Last night the weather forecast was not at all good - rain, thunder and lightning for all of today was forecast, so rather than have a dismal wet ride to Libby, 60+ miles down the road, we decided to do that tomorrow, in predicted glorious sunshine, and to spend today finishing our various reading, doing the history of Eureka, for it has an excellent museum including many buildings from its past and that have been gathered in the museum site. And also recuperating from 57 days, without a break, of cycling. I've just finished Vanity Fair by Thackeray, witty and wise as it is. An epic of Regency Britain, dashing and fast moving, with a happy ending for Becky and Amelia amidst their moral and sentimental education. Includes the battle of Waterloo as a social phenomenon. If hundreds of pages put you off, the adaptation by the BBC on 1998 was widely appreciated, though I see that more recent adaptations are now available.... even so it's several hours of viewing. Recommended! Now reading 'The Beekeeper's Lament', real paper... The buildings at the museum include some saved from flooding when the Koocanusa Dam flooded Rexford's valley nearby. The lake goes into Canada, which is about 10 miles away. We'll see Lake Koocanusa tomorrow. The museum brings out the boom and bust history of Eureka.

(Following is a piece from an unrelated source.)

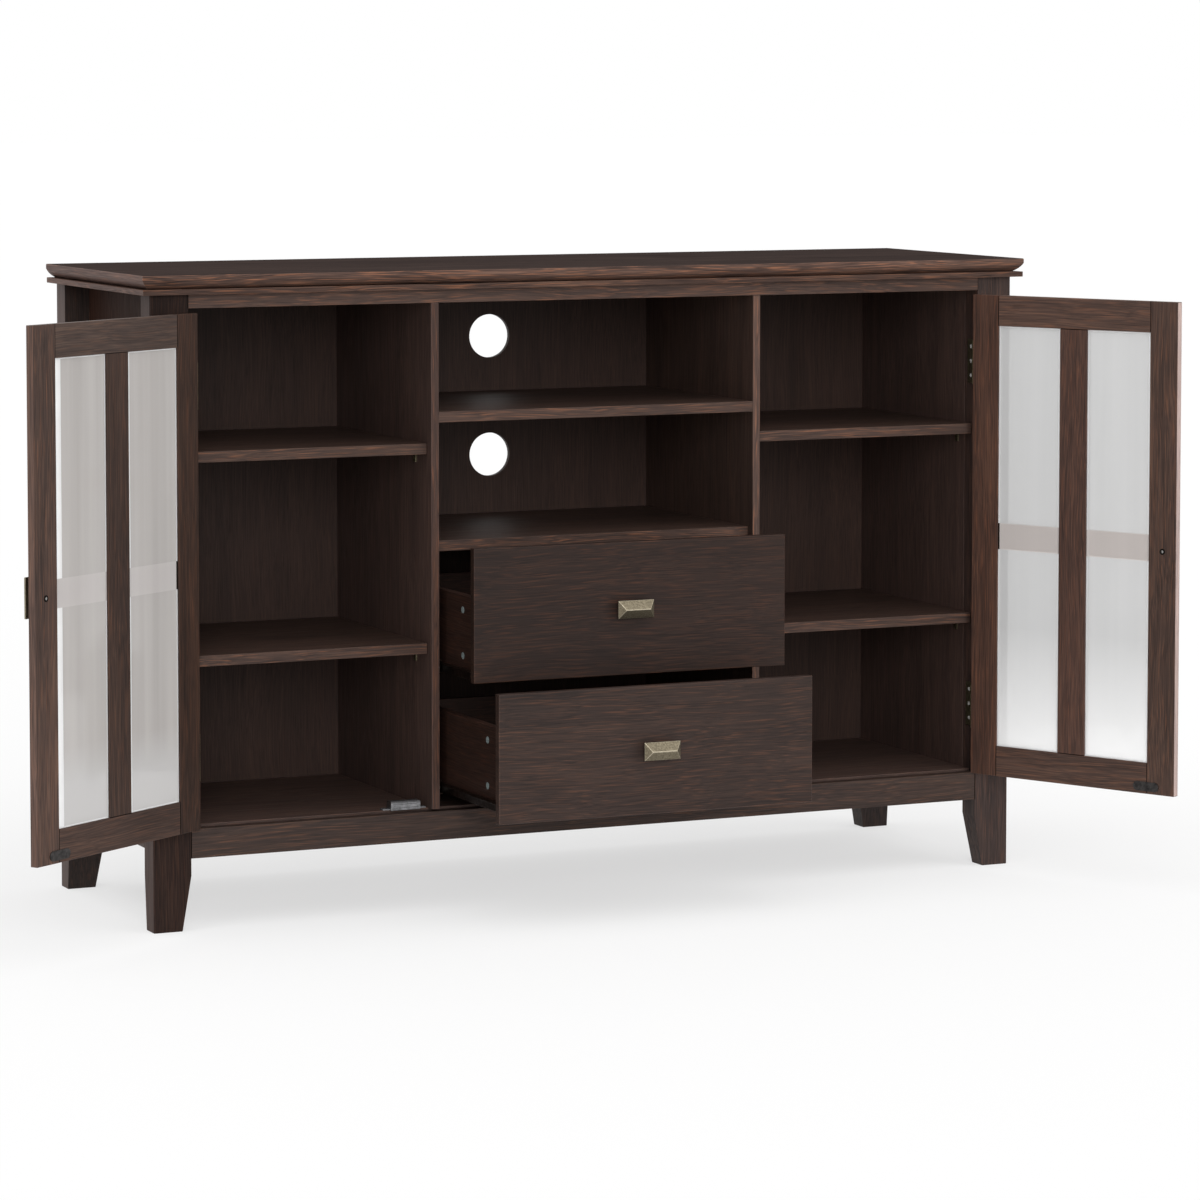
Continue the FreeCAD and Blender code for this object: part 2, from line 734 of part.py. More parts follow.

The timber boomed and bust, the mucic acid (to make baking powder) boom and bust, the Christmas Tree boom and bust (1.8 million Christmas Trees were sold per year), the arrival, slightly belatedly, of the railway (the surveyors missed this lovely wide and straight valley in a moment of blunder, later corrected). The valley is called Tobacco Valley which puzzled me - this is not the climate to grow tobacco, but Eureka is, for the Native tribes that were long here, a place to grow the bitterroot, their tobacco, good for smoking in a pipe as much as eating dry or in a nice stew. Herby and full of good things for your health. The bitterroot is Montana's State Flower and 20 years ago we crossed the Bitterroot Mountains and River. It's a very pretty flower. Eureka is not old by European standards but I rather fancied the homely log cabin from 1891, first building in Eureka hence my photo - I just need a stetson, chaps perhaps, and some logging equipment to be perfect for the picture. The myth of the West is nicely captured by some verse in a museum exhibit:

Oh for the West, the dear wild West
From sin and sorrows free
Up in the clouds where the eagles nest
Is home, sweet home, to me

('Captain Jack' Crawford)

The logging seems to be the one industry that has never gone bust, logging trucks hurtle along State Road 93 - as we have experienced at first hand. Well driven, so far, for such huge vehicles. Eureka is not so far from the coast - by interstate it is perhaps 6 or 7 hours to Puget Sound at 70mph). But for us bicyclers on the Northern Tier, we have several big alpine cols to get over including the biggest climbs of the entire route at 4000'+ of climbing - the coastal Rockies commonly called the Cascades. Gulp. But we will deal with that when we come to it, one eye on the road and the other checking for bears. We should have time to do a wander around the islands of Puget Sound, reputed to have orcas, or killer whales. Hmmm, a dolphin or two would be enough for us. The rain has stopped (9pm now), the tent is drying out.... Another tent has been pitched next to ours - transam motor biker and he's doing Florida to Alaska, part of a well known motorbike route done by some hundreds of motorbikers each year, some are ahead and some behind, not on interstates but a real motorbiking route across country. He is riding about 10 to 15 hrs a day and will get to Alaska in two days (wow, after all that's the other side of Canada)! Two week transam. So if you fancy a transam but not the pedalling you could do that. Adventurous but you couldn't eat the calories we eat.... We are still here.